Even though a behavioral interviewer might adhere fairly strictly to her list of standard questions, she will still be looking and listening for the other “basics”: what your physical demeanor and communication style during the interview say about you; whether you’ve done your homework and researched the firm or company ahead of time; what is your level of interest in, and enthusiasm about, the firm or company; and whether, quite simply, you are someone she would enjoy working with side by side everyday. In other words, don’t get so caught up in finding concrete examples for anticipated Behavioral Interview questions that you forget all the other important aspects before and during an interview.

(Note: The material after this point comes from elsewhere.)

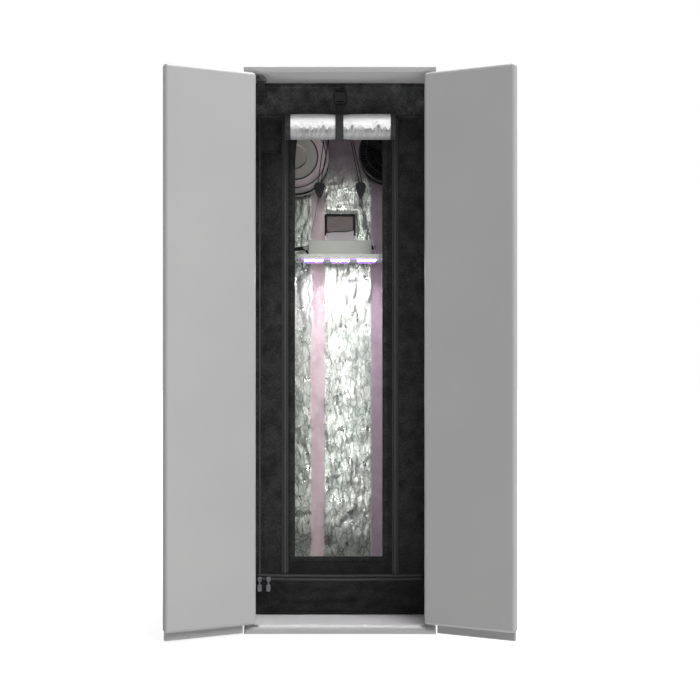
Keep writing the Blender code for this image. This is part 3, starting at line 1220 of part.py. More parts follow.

And don’t forget to prepare some questions for you to ask the interviewer about her practice, about the firm or company in general, or about the position. Even though the interviewer will want you to do most of the talking, particularly during a Behavioral Interview, the last question you will most likely hear is, “So, what questions can I answer for you about the firm?” The level of sophistication of your questions, and the sincere interest they demonstrate, can prove just as important in your final evaluation as how well you answered the Behavioral Interview questions that were asked of you.
The following is a sample list of basic, Behavioral Interview questions:
Skill Sought: Good Judgment
Give me an example of a situation where you had to keep from speaking or making a decision because you did not have enough information.
Describe a time when you had to inform a superior of an unexpected outcome of a project, meeting or assignment.
Skill Sought: Decision Making and Problem-Solving Ability
Give me an example of a time when you had to be quick in coming to a decision.
Tell me about a situation where you anticipated potential problems and developed preventative measures.
Skill Sought: Leadership Potential
What is the toughest group that you have had to get cooperation from? How did you approach this issue? What was the outcome?
Give me an example of a situation where you showed initiative and took the lead.